* _EXERCISE_
Select and copy out every line in the records containing "this".

* _GIVEN INFORMATION_
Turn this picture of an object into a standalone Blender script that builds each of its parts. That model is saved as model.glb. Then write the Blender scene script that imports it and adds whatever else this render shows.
--
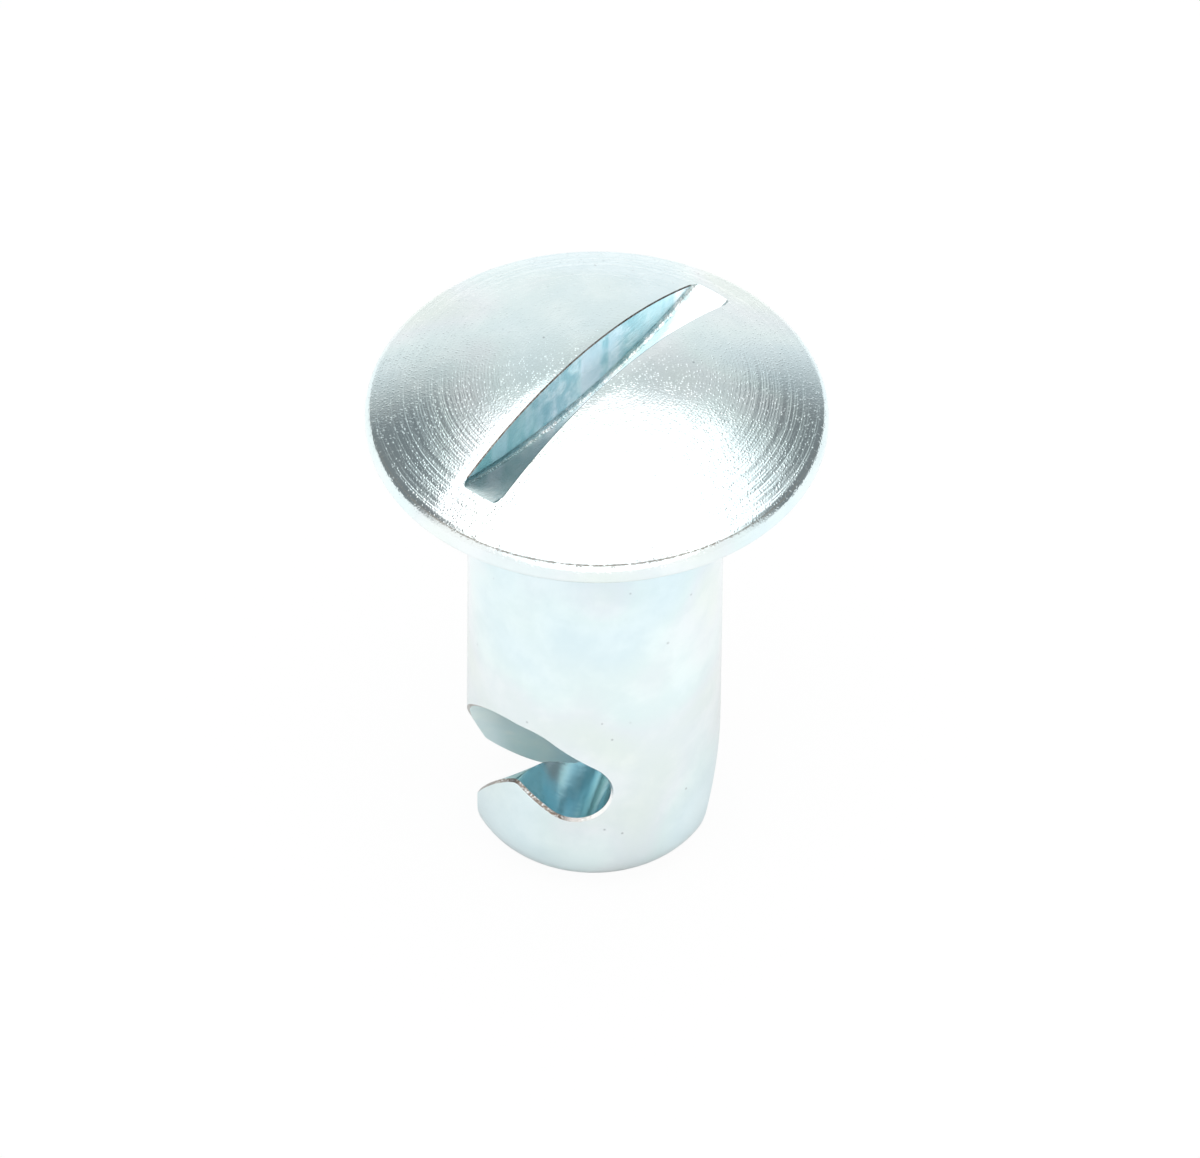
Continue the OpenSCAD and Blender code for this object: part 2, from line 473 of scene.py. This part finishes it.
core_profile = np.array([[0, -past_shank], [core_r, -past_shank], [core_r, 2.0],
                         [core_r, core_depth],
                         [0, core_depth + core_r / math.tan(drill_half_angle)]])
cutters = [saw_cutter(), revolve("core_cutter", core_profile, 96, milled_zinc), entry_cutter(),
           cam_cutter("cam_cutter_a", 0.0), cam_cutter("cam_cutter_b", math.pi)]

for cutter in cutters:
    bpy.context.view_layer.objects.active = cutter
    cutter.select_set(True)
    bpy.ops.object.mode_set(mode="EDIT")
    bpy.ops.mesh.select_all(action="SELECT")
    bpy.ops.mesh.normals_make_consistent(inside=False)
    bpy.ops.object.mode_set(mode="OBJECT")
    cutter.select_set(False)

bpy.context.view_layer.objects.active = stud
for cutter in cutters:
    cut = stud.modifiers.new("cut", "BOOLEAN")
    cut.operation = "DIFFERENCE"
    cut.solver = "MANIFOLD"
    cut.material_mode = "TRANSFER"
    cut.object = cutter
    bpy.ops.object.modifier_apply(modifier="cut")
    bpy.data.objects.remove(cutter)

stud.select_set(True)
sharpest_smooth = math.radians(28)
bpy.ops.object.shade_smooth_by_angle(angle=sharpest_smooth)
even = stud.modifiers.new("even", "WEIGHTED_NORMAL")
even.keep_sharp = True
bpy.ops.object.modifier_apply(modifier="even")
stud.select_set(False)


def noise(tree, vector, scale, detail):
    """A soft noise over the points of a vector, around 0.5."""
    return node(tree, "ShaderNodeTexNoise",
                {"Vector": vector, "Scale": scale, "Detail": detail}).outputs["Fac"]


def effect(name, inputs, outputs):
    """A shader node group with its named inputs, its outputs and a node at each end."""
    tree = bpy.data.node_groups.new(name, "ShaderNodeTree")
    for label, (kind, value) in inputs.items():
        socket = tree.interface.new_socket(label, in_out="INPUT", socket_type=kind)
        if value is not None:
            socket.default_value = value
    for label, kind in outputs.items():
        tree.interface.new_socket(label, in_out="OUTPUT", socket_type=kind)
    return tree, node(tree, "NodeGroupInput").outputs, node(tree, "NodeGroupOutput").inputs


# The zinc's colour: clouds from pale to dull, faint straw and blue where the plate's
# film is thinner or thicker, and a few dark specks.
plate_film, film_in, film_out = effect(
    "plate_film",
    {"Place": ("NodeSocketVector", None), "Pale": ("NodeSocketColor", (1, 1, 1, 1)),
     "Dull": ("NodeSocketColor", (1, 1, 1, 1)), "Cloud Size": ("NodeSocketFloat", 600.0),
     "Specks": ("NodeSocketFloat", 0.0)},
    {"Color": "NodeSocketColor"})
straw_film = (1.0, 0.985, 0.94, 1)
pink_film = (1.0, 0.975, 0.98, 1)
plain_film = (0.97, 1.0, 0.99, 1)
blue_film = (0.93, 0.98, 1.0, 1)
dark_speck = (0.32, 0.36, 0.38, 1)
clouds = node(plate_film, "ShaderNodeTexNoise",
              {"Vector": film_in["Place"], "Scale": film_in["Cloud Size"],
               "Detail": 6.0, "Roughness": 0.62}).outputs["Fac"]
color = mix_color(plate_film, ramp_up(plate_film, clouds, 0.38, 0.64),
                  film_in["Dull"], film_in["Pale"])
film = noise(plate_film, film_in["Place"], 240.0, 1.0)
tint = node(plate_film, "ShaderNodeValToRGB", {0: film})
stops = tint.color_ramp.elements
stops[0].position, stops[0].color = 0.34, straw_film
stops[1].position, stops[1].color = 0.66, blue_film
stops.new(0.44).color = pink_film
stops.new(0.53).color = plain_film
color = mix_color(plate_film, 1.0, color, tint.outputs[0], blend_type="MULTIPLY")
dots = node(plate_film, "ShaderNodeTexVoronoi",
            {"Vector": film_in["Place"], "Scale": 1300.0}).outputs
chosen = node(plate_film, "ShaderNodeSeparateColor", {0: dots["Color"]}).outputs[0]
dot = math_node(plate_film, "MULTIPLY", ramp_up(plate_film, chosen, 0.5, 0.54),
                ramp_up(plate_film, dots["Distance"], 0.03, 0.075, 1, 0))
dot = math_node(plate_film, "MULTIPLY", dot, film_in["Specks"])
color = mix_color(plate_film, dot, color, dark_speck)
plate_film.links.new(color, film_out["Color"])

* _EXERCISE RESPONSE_
Turn this picture of an object into a standalone Blender script that builds each of its parts. That model is saved as model.glb. Then write the Blender scene script that imports it and adds whatever else this render shows.
Continue the OpenSCAD and Blender code for this object: part 2, from line 473 of scene.py. This part finishes it.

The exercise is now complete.